Lafitte's Tomb of Treasure (nonfiction)

From the Advertiser.com (article)

In 1924, Paul Guidry of Arnaudville and his mystic powers from the "spirit world" managed to convince 12 seemingly intelligent citizens of Southwest Louisiana to trek a marshy island south of Gueydan looking for a buried tomb filled with treasure. Guidry persuaded these prominent citizens the tomb was far more valuable than the one of Tutankhamun.

According to published reports, the pirate's gold was buried back in 1812 beneath the tall, waving marsh grasses on tiny Goat Island, located three miles south of Wright. That pirate was none other than the famous Jean Pierre Lafitte from Barataria, who, according to legend, frequently buried treasure along the banks of White Lake, in Vermilion Parish.

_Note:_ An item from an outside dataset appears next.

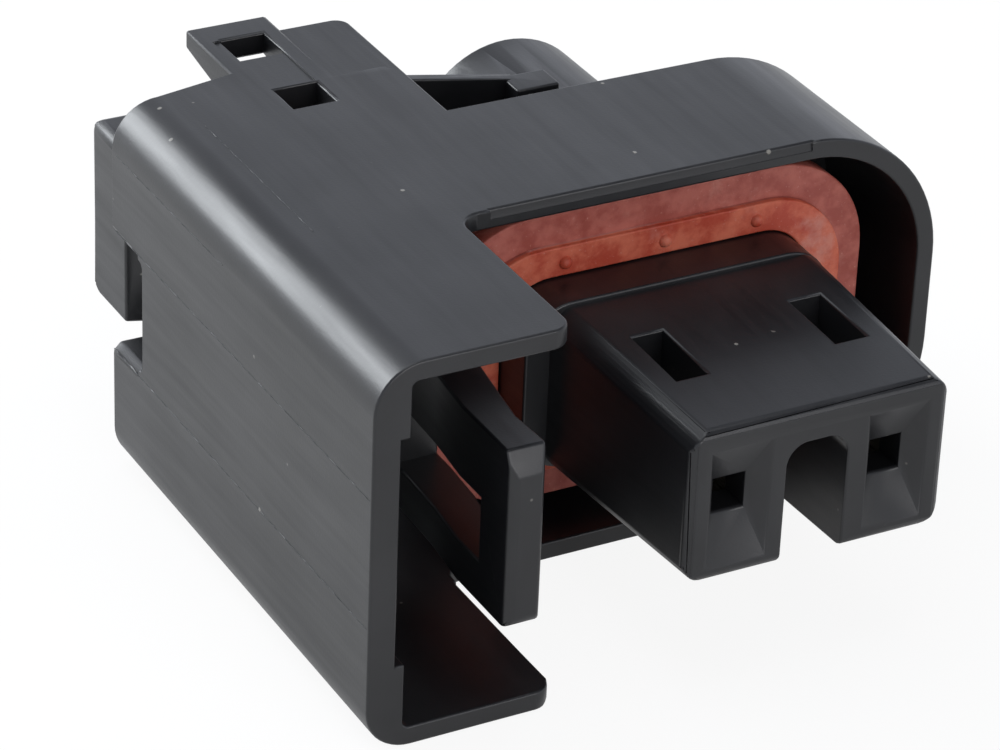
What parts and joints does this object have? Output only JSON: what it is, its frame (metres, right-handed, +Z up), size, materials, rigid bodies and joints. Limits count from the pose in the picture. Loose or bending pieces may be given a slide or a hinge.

In addition to the buried treasure, Guidry said there were three skeletons "guarding" the hidden treasure that were buried above the pirate's fortune, two men and a priest. Two of the bodies were supposed to be buried together with their heads pointing in a certain direction, and the third body according to Guidry would be lying away from the pair and facing a different direction.

Sure as shooting, the three skeletons were found buried forty inches below the surface of the lush emerald green swamp grasses, as Guidry had predicted. Two of the bodies were buried together with heads pointing west and one lying away from the pair and pointing in a different direction, just as the seer from Arnaudville had predicted.